The University of Chicago Medicine plans to build a $633 million, 500,000-square-foot facility dedicated to cancer care on its medical campus on the city’s South Side, representing one of the largest investments made by the academic health system for patients and the community.
The plan for Chicago’s first freestanding clinical cancer center includes the addition of 128 beds. These beds will be dedicated to patients with cancer, allowing UChicago Medicine to open other beds for patients with complex or acute care needs in areas such as organ transplants, digestive diseases, cardiology, orthopedics and trauma care. This, in turn, will help address some of the capacity constraints for the medical center, whose beds are full most days of the year.

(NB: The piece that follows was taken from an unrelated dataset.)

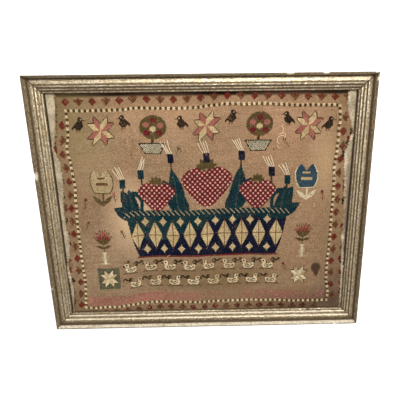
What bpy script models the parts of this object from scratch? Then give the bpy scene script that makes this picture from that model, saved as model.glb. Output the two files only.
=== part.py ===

As a critical first step, UChicago Medicine this week filed a Certificate of Need (CON) request to the Illinois Health Facilities and Services Review Board (HFSRB) seeking approval to spend money on design and site planning for the proposed cancer center. This preparatory work is foundational to detailed planning for the cancer center and will inform its subsequent CON request this fall for construction of the building.
A significant amount of work is being planned around the patient experience and care-journey mapping, for which the participation of the community and current and former patients will be integral.
As one of only two National Cancer Institute-designated Comprehensive Cancer Centers in Illinois and the only academic medical center on the South Side, UChicago Medicine is uniquely positioned to reimagine cancer care for the community and the City of Chicago. The “Comprehensive” distinction is the gold standard for cancer programs bestowed by the National Cancer Institute (NCI) and recognizes the innovative research, leading-edge treatments, and extensive community outreach and education initiatives conducted at or by the organization.
“The University of Chicago has long been recognized for its strength in basic and translational research with fundamental and seminal contributions by our faculty to understanding the basic biology of cancer and its treatment,” said Kenneth S. Polonsky, MD, Executive Vice President for Medical Affairs at UChicago. “Our health system is looking to build upon this legacy by establishing a cancer program of the future, where groundbreaking science and compassionate, complex care intersect to provide an unrivaled approach to prevent, diagnose, study, treat and cure cancer.”